Fracture, d’Eliza Griswold
Dans sa ferme du comté de Washington, en Pennsylvanie, Stacey Haney élève seule ses enfants avec un salaire d’infirmière. Difficile dans ces conditions d’arriver à joindre les deux bouts et encore plus de rénover comme il le faudrait les bâtiments de la propriété pour y loger dans de meilleures conditions les animaux de la famille. Mais attachée aux lieux, à ces trois hectares de terrains transmis de génération en génération, Stacey ne compte pas partir. Alors quand Range Ressources, entreprise spécialisée dans l’exploitation du gaz de schiste par le biais de la technique de la fracturation hydraulique, lui propose un bail comme à de nombreux autres propriétaires de cette région du Nord-Est des États-Unis, Stacey hésite bien un peu, mais elle signe. Il faut dire que dans cette région minière qui a subit tour à tour au fil des siècles passés l’exploitation effrénée du bois, puis du charbon pour nourrir les aciéries, et qui a fini par péricliter, l’idée que le commun des mortels puisse enfin toucher quelques revenus sur ses terres à de quoi séduire. Et si en plus on peut faire acte de patriotisme en aidant le pays à atteindre enfin l’indépendance énergétique, alors il n’y a pas à hésiter.
Quand la journaliste Eliza Griswold rencontre Stacey Haney et ses enfants en 2011, cette dernière ne se fait plus d’illusions : dans ce coin des Appalaches où, hors des agglomérations, il n’y a pas de système de distribution d’eau, le puits des Haney est pollué, les animaux développent des maladies étranges avant de mourir et surtout Harley, le fils aîné de Stacey, maladivement amaigri, dépérit.
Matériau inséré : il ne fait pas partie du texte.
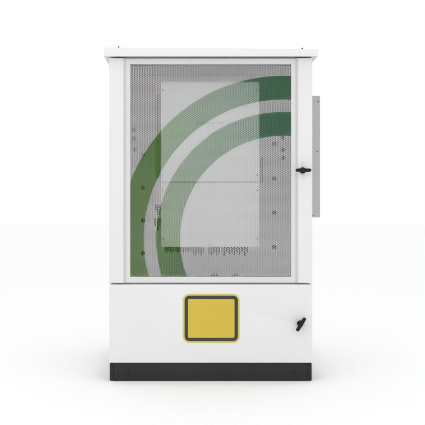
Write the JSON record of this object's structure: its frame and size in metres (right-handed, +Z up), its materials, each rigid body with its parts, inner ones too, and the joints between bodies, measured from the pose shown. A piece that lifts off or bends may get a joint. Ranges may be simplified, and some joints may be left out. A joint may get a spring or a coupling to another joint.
{
  "type": "outdoor battery cabinet",
  "caption": "Tall outdoor battery cabinet with a perforated upper door, solid lower door, turning handles, overhanging roof, lifting eyes, side exhaust hood and dark plinth.",
  "frame": {"origin": "centre of the four anchor holes, on the ground under the plinth", "axes": "+X to the right seen from the doors, +Y from the doors towards the rear panels, +Z up"},
  "size_m": [1.523, 1.433, 2.3279],
  "materials": {
    "white_paint": "fine textured powder coat",
    "roof_paint": "fine textured powder coat",
    "plinth_paint": "dark grey textured powder coat",
    "grille_paint": "printed powder coat",
    "hood_grey": "light grey powder coat",
    "unit_grey": "light grey powder coat",
    "zinc": "bright zinc plate",
    "galvanised": "galvanised sheet",
    "handle_black": "moulded black",
    "fitting_black": "moulded black",
    "seal_rubber": "foam seal",
    "breaker_plastic": "moulded dark grey",
    "fan_black": "moulded black",
    "strip_grey": "smoked indicator window",
    "pack_case": "dark grey pack case"
  },
  "bodies": {
    "cabinet": {"plinth_front_rail": "plinth_paint", "plinth_rear_rail": "plinth_paint", "plinth_left_rail": "plinth_paint", "plinth_right_rail": "plinth_paint", "plinth_bolts": "zinc", "post_front_left": "white_paint", "post_front_right": "white_paint", "post_rear_left": "white_paint", "post_rear_right": "white_paint", "left_side_panel": "white_paint", "right_side_panel": "white_paint", "floor_panel": "white_paint", "ceiling_panel": "white_paint", "deck_panel": "white_paint", "bulkhead": "white_paint", "roof_canopy": "roof_paint", "lifting_eyes": "zinc", "door_seals": "seal_rubber", "hinge_brackets": "zinc", "latch_keepers": "zinc", "rear_panels": "white_paint", "rear_panel_bolts": "zinc", "exhaust_hood": "hood_grey", "hood_screws": "zinc", "fan_housing_1": "fan_black", "fan_housing_2": "fan_black", "fan_housing_3": "fan_black", "unit_rails": "galvanised", "unit_body": "unit_grey", "unit_wiring_cover": "unit_grey", "unit_upper_cover": "unit_grey", "unit_screws": "zinc", "unit_indicator": "strip_grey", "unit_glands": "fitting_black", "deck_glands": "fitting_black", "bulkhead_bolts": "zinc", "equipment_plate": "galvanised", "breaker_body": "breaker_plastic", "control_box": "unit_grey", "battery_rack": "galvanised", "battery_stack_left": "pack_case", "battery_stack_right": "pack_case"},
    "upper_door": {"upper_door_left_stile": "white_paint", "upper_door_right_stile": "white_paint", "upper_door_top_rail": "white_paint", "upper_door_bottom_rail": "white_paint", "door_grille": "grille_paint", "upper_handle_base": "handle_black"},
    "lower_door": {"lower_door_skin": "white_paint", "lower_door_liner": "white_paint", "lower_handle_base": "handle_black"},
    "upper_latch": {"upper_handle": "handle_black", "upper_cam": "zinc"},
    "lower_latch": {"lower_handle": "handle_black", "lower_cam": "zinc"},
    "toggle": {"breaker_toggle": "handle_black"},
    "rotor_1": {"fan_rotor_1": "fan_black"},
    "rotor_2": {"fan_rotor_2": "fan_black"},
    "rotor_3": {"fan_rotor_3": "fan_black"}
  },
  "joints": [
    {"name": "upper_door_hinge", "type": "hinge", "parent": "cabinet", "child": "upper_door", "pos_m": [-0.69, -0.645, 1.4525], "axis": [0, 0, -1], "range_deg": [0, 110]},
    {"name": "lower_door_hinge", "type": "hinge", "parent": "cabinet", "child": "lower_door", "pos_m": [-0.69, -0.645, 0.397], "axis": [0, 0, -1], "range_deg": [0, 110]},
    {"name": "upper_handle_turn", "type": "hinge", "parent": "upper_door", "child": "upper_latch", "pos_m": [0.633, -0.675, 1.4525], "axis": [0, -1, 0], "range_deg": [0, 90]},
    {"name": "lower_handle_turn", "type": "hinge", "parent": "lower_door", "child": "lower_latch", "pos_m": [0.616, -0.675, 0.397], "axis": [0, -1, 0], "range_deg": [-58, 32]},
    {"name": "breaker_throw", "type": "hinge", "parent": "cabinet", "child": "toggle", "pos_m": [-0.3, -0.254, 0.403], "axis": [1, 0, 0], "range_deg": [0, 50]},
    {"name": "fan_1_spin", "type": "hinge", "parent": "cabinet", "child": "rotor_1", "pos_m": [0.69, -0.31, 1.291], "axis": [1, 0, 0], "continuous": true},
    {"name": "fan_2_spin", "type": "hinge", "parent": "cabinet", "child": "rotor_2", "pos_m": [0.69, -0.31, 1.566], "axis": [1, 0, 0], "continuous": true},
    {"name": "fan_3_spin", "type": "hinge", "parent": "cabinet", "child": "rotor_3", "pos_m": [0.69, -0.31, 1.841], "axis": [1, 0, 0], "continuous": true}
  ]
}
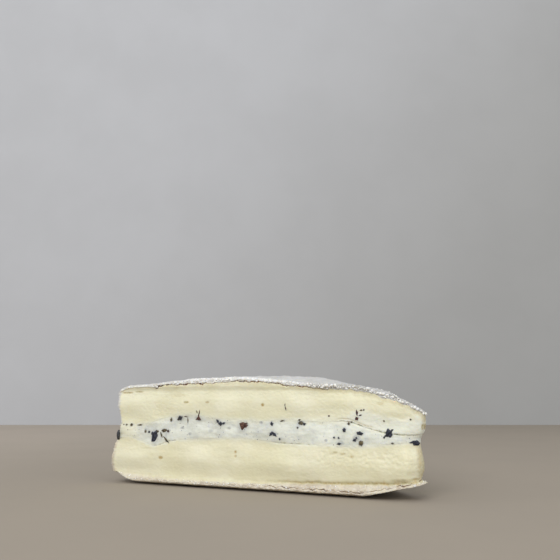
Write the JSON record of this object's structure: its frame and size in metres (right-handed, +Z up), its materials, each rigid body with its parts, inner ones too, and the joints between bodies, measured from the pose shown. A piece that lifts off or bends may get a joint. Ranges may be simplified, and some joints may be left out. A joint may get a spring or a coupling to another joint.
{
  "type": "truffle brie wedge",
  "caption": "Cut wedge of soft-ripened cheese in its bloomy rind, split level with a pale truffle-flecked cream layer through the middle.",
  "frame": {"origin": "middle of the bounding box's footprint, on the surface that the wedge lies on", "axes": "+X along the long cut face, from the wheel's rim to the wedge's nose; -Y out of the long cut face; +Z up"},
  "size_m": [0.136, 0.0992, 0.0447],
  "materials": {
    "paste": "smooth, slightly moist pale yellow cheese paste",
    "cream": "matt off-white cream with dark truffle pieces"
  },
  "bodies": {
    "root": {"lower_brie": "paste", "truffle_cream": "cream", "upper_brie": "paste"}
  },
  "joints": []
}
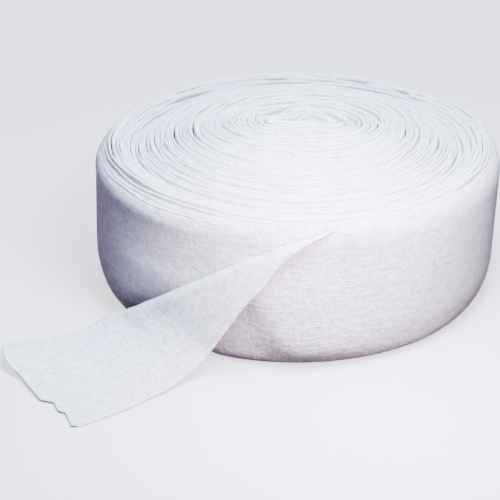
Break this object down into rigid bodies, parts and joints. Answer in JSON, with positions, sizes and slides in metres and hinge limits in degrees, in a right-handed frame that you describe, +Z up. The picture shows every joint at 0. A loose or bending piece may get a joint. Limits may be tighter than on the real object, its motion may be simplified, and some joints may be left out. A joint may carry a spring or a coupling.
{
  "type": "stockinette roll",
  "caption": "Roll of white knitted tubular stockinette, wound flat on itself without a core, its loose end folded over at the front and laid out.",
  "frame": {"origin": "centre of the roll's flat base, on the surface it rests on", "axes": "+Z up along the winding axis; the loose end leaves the front (-Y) and lies out towards -X and -Y"},
  "size_m": [0.235, 0.2526, 0.0843],
  "materials": {
    "knit_wound": "matt knitted cotton, turns seen on edge",
    "knit_loose": "matt knitted cotton, fine ribs along the tube"
  },
  "bodies": {
    "root": {"wound_roll": "knit_wound", "loose_end": "knit_loose"}
  },
  "joints": []
}
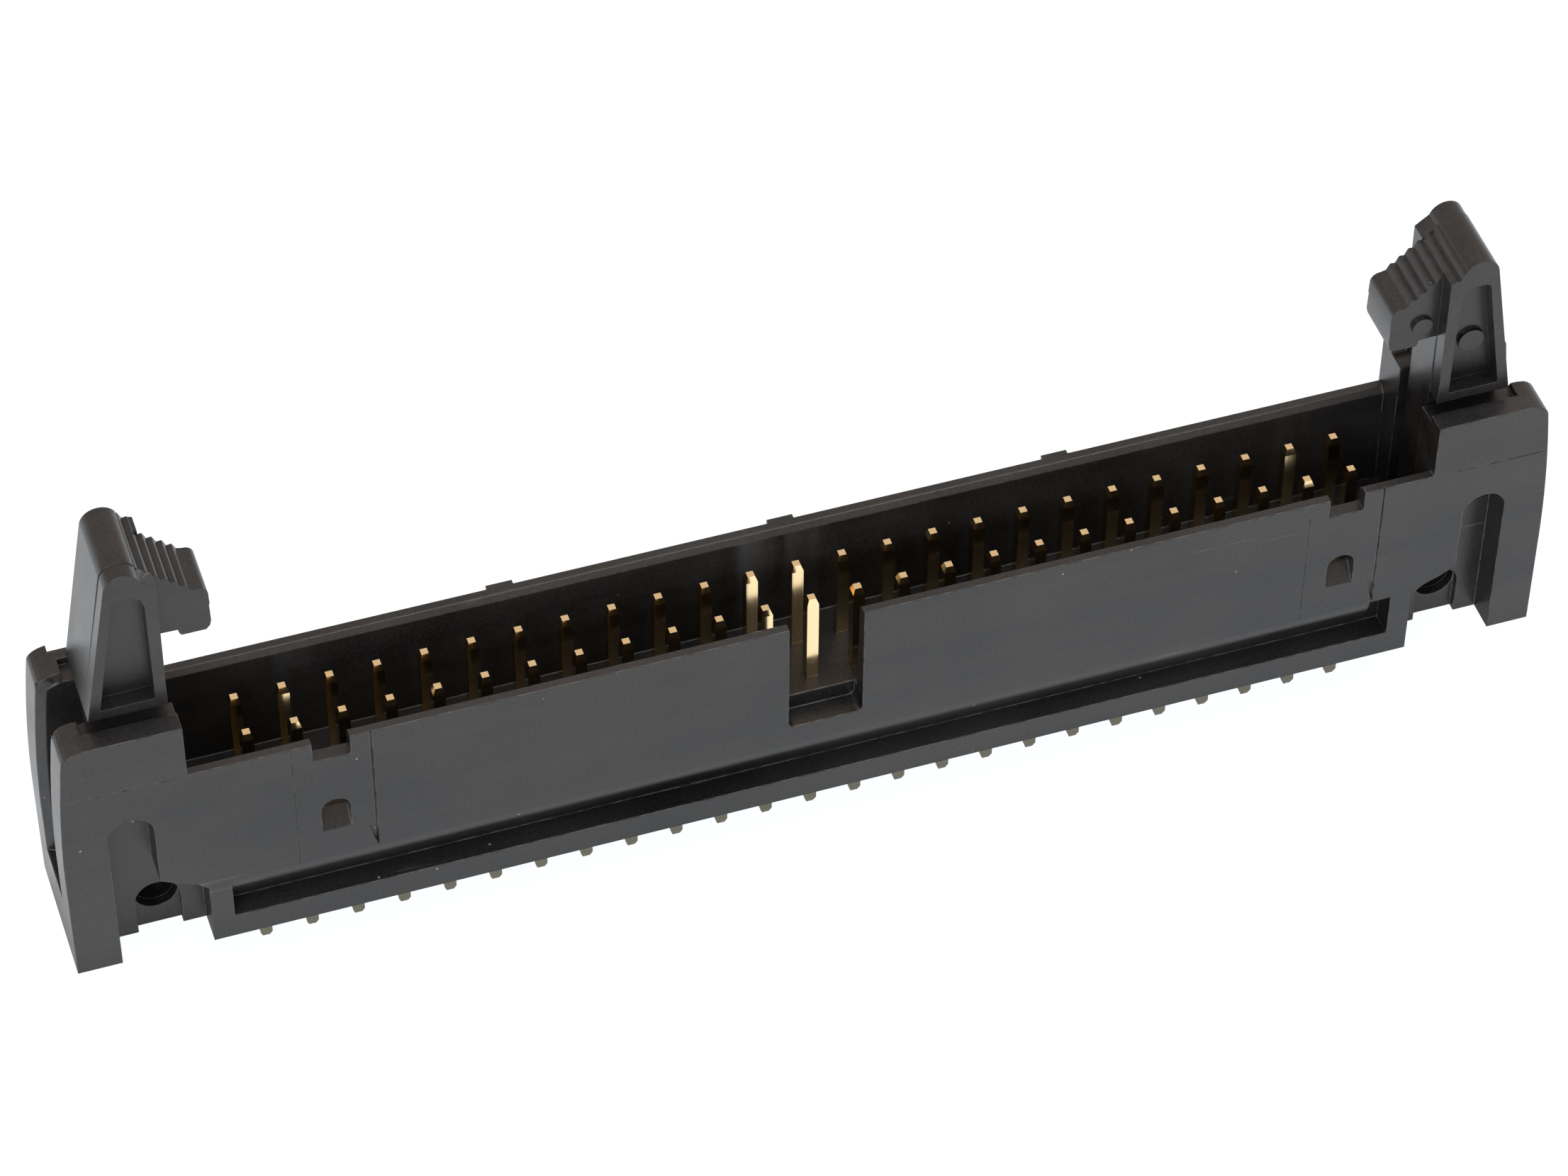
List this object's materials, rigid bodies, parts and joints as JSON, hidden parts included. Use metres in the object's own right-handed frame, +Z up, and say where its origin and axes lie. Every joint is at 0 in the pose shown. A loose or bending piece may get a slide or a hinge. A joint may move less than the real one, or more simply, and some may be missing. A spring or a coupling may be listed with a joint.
{
  "type": "idc box header",
  "caption": "Shrouded two-row pin header with a keyed open trough, square gold pins and a pivoting ejector latch at each end.",
  "frame": {"origin": "centre of the pin field on the face that sits on the circuit board", "axes": "+X along the pin rows, -Y towards the keyed side, +Z up out of the trough"},
  "size_m": [0.082, 0.0079, 0.0308],
  "materials": {
    "housing_plastic": "satin, dark charcoal, glass filled",
    "latch_plastic": "satin, slightly darker than the body",
    "pin_metal": "thin gold plating, smooth"
  },
  "bodies": {
    "header": {"housing": "housing_plastic", "pin_01": "pin_metal", "pin_02": "pin_metal", "pin_03": "pin_metal", "pin_04": "pin_metal", "pin_05": "pin_metal", "pin_06": "pin_metal", "pin_07": "pin_metal", "pin_08": "pin_metal", "pin_09": "pin_metal", "pin_10": "pin_metal", "pin_11": "pin_metal", "pin_12": "pin_metal", "pin_13": "pin_metal", "pin_14": "pin_metal", "pin_15": "pin_metal", "pin_16": "pin_metal", "pin_17": "pin_metal", "pin_18": "pin_metal", "pin_19": "pin_metal", "pin_20": "pin_metal", "pin_21": "pin_metal", "pin_22": "pin_metal", "pin_23": "pin_metal", "pin_24": "pin_metal", "pin_25": "pin_metal", "pin_26": "pin_metal", "pin_27": "pin_metal", "pin_28": "pin_metal", "pin_29": "pin_metal", "pin_30": "pin_metal", "pin_31": "pin_metal", "pin_32": "pin_metal", "pin_33": "pin_metal", "pin_34": "pin_metal", "pin_35": "pin_metal", "pin_36": "pin_metal", "pin_37": "pin_metal", "pin_38": "pin_metal", "pin_39": "pin_metal", "pin_40": "pin_metal", "pin_41": "pin_metal", "pin_42": "pin_metal", "pin_43": "pin_metal", "pin_44": "pin_metal", "pin_45": "pin_metal", "pin_46": "pin_metal", "pin_47": "pin_metal", "pin_48": "pin_metal", "pin_49": "pin_metal", "pin_50": "pin_metal"},
    "latch_left": {"latch_left": "latch_plastic"},
    "latch_right": {"latch_right": "latch_plastic"}
  },
  "joints": [
    {"name": "latch_left_pivot", "type": "hinge", "parent": "header", "child": "latch_left", "pos_m": [-0.03612, 0, 0.0024], "axis": [0, -1, 0], "range_deg": [0, 30]},
    {"name": "latch_right_pivot", "type": "hinge", "parent": "header", "child": "latch_right", "pos_m": [0.03612, 0, 0.0024], "axis": [0, 1, 0], "range_deg": [0, 30]}
  ]
}
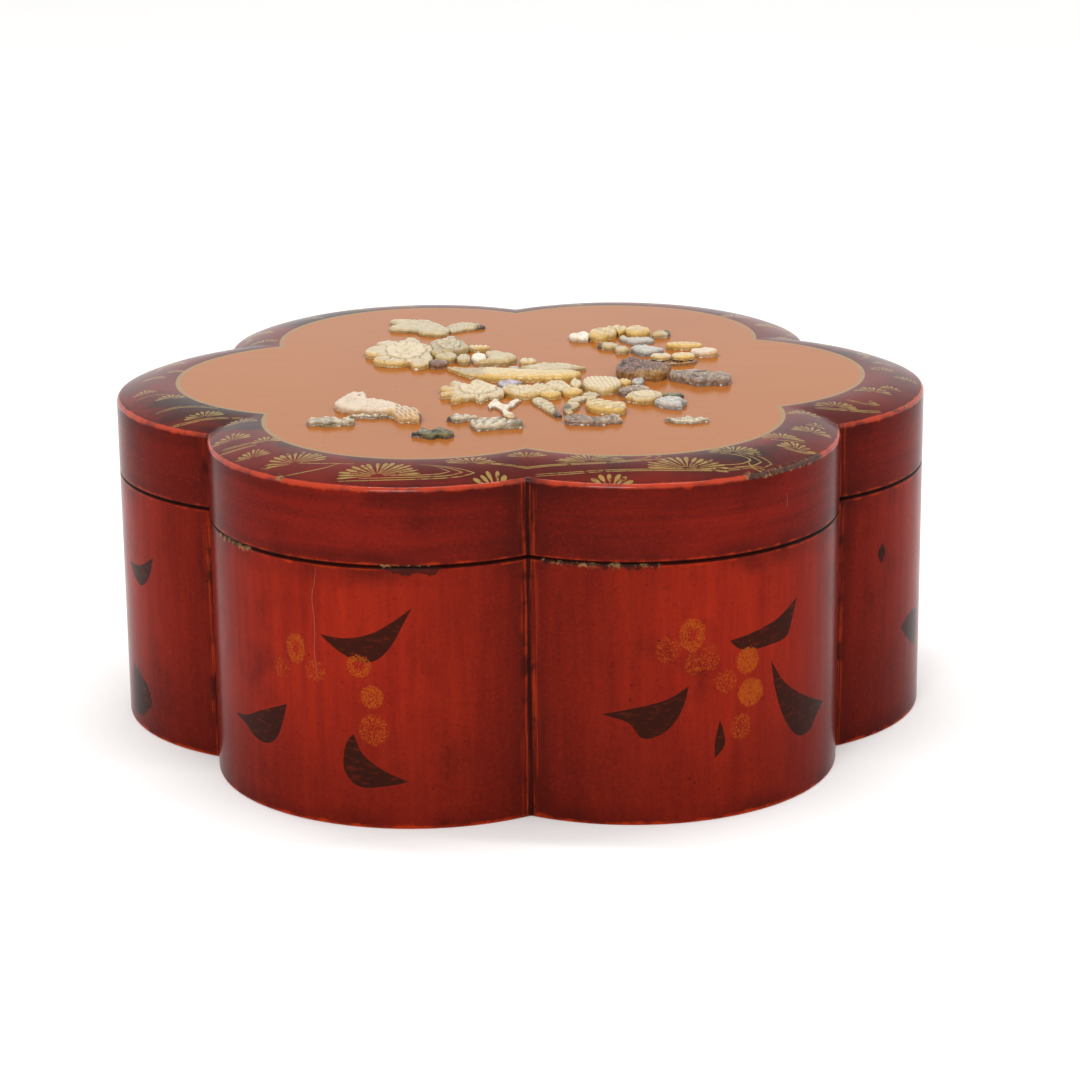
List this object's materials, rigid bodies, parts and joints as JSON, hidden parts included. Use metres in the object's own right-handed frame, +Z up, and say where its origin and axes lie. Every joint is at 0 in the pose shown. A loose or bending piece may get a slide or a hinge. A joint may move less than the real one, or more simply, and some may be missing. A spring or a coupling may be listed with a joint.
{
  "type": "shell box",
  "caption": "Lobed red lacquer box with a lift-off lid; the flat panel carries carved shell birds and flowers inside a gilt-painted border.",
  "frame": {"origin": "middle of the underside, on the surface that the box stands on", "axes": "+Z up; +X to the right across the widest lobes; the side with the sitting bird faces -Y"},
  "size_m": [0.34, 0.3168, 0.1472],
  "materials": {
    "red_lacquer": "polished red lacquer over wood, worn orange-red at the edges",
    "onlay_cream": "polished carved shell",
    "onlay_yellow": "polished carved shell",
    "onlay_pearl": "polished carved mother-of-pearl",
    "onlay_white": "polished carved shell",
    "onlay_pink": "polished carved shell",
    "onlay_grey": "polished carved soapstone",
    "onlay_blue": "polished carved mother-of-pearl",
    "onlay_lavender": "polished carved mother-of-pearl",
    "onlay_mauve": "polished carved abalone shell",
    "onlay_purple": "polished carved abalone shell",
    "onlay_olive": "polished carved soapstone"
  },
  "bodies": {
    "root": {"box_body": "red_lacquer", "lid": "red_lacquer", "left_chrysanthemum": "onlay_cream", "left_blossom": "onlay_pearl", "middle_chrysanthemum": "onlay_cream", "cream_flower": "onlay_cream", "purple_flower": "onlay_purple", "yellow_bloom_left": "onlay_yellow", "yellow_bloom_right": "onlay_yellow", "left_bud_arm": "onlay_yellow", "left_sepal": "onlay_pearl", "left_shade_leaf": "onlay_purple", "left_oval_bud": "onlay_pearl", "left_white_bud": "onlay_white", "small_bud": "onlay_pearl", "blue_chip": "onlay_blue", "front_petal_left": "onlay_yellow", "front_petal_right": "onlay_yellow", "side_leaf": "onlay_cream", "hatched_bud": "onlay_cream", "hatched_bud_tip": "onlay_yellow", "blue_leaf_left": "onlay_blue", "blue_leaf_right": "onlay_blue", "dark_leaf": "onlay_olive", "pink_bud": "onlay_pink", "yellow_bloom_middle": "onlay_yellow", "back_leaf": "onlay_olive", "grey_leaf_back": "onlay_blue", "grey_leaf_front": "onlay_blue", "stem_leaf_left": "onlay_olive", "stem_leaf_right": "onlay_pearl", "yellow_bar": "onlay_yellow", "pink_petal": "onlay_pink", "shell_base": "onlay_purple", "cream_petal_left": "onlay_cream", "cream_petal_right": "onlay_yellow", "swallow_body": "onlay_pearl", "swallow_wing": "onlay_pearl", "left_round_leaf": "onlay_pearl", "long_bird_body": "onlay_yellow", "long_bird_wing": "onlay_pearl", "lavender_leaf": "onlay_lavender", "front_bird_body": "onlay_cream", "mauve_leaf": "onlay_mauve", "tulip_leaf": "onlay_blue", "grey_butterfly": "onlay_mauve", "forked_twig": "onlay_white", "curled_leaf": "onlay_yellow", "sitting_bird": "onlay_pink", "twisted_twig": "onlay_pearl", "curved_twig": "onlay_pearl", "rock_left": "onlay_grey", "rock_under_bird": "onlay_grey", "rock_small": "onlay_grey", "rock_middle": "onlay_grey", "rock_dark": "onlay_olive", "rock_mauve": "onlay_mauve", "rock_right": "onlay_grey"}
  },
  "joints": []
}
De là part l’enquête de Griswold qui va suivre plusieurs années durant le combat de Stacey et d’une partie de ses voisins, aidés par un cabinet d’avocats, contre la Range Ressources, mais aussi contre les différentes agences locales ou fédérales qui laissent le champ libre à l’entreprise.
Car pauvres parmi les pauvres, les Haney et leurs voisins, à travers leur action, mettent à mal des équilibres précaires. Économiques d’abord. Dans cette région des Appalaches structurellement en crise depuis la désindustrialisation et encore balayée par celle des subprimes en 2008, la pluie de dollars que fait tomber la Range Ressources sur les plus gros propriétaires mais aussi sur l’économie locale qui profite de l’arrivée d’ouvriers et d’ingénieurs qui consomment et ont besoin de se loger, est une manne inespérée. Sociaux ensuite. Au fur et à mesure que le combat de Stacey Haney devient visible, se fait entendre hors de la communauté, celle-ci commence à se diviser et Stacey, peu à peu, s’y trouve marginalisée.
Prix Pulitzer 2019, Fracture est particulièrement réussi en ce qu’Eliza Griswold ne se contente ni d’écrire un long livre technique sur les méthodes des compagnies gazières, ni de se lancer dans le récit empathique du combat de Stacey Haney. Son essai englobe tout cela, certes, mais avec assez de recul pour ne pas verser dans le réquisitoire – quand bien même elle a de toute évidence choisi son camp – et surtout une manière extrêmement fluide d’expliquer tout le processus économique et politique qui a mené à cette situation et toutes les conséquences qui en découlent sur ces plans-là mais aussi, donc, sur le plan social et humain. Intelligemment construit de manière à toujours entretenir une forme de suspense, Fracture se lit comme un roman et c’est aussi cette richesse-là qui en fait une œuvre marquante. Non seulement on s’attache à des personnages bourrés de contradictions, mais par ailleurs, on découvre tout un système dans lequel tous les aspects que l’on a dit – financiers, politiques, économiques, sociaux – s’entremêlent pour donner à voir toute la complexité des choix qui sont faits au niveau familial, local, fédéral, le tout s’insérant dans une grande économie mondialisée. Passionnant.
Eliza Griswold, Fracture (Amity an Prosperity, 2018), Globe, 2020. Traduit par Séverine Weiss. 416 p.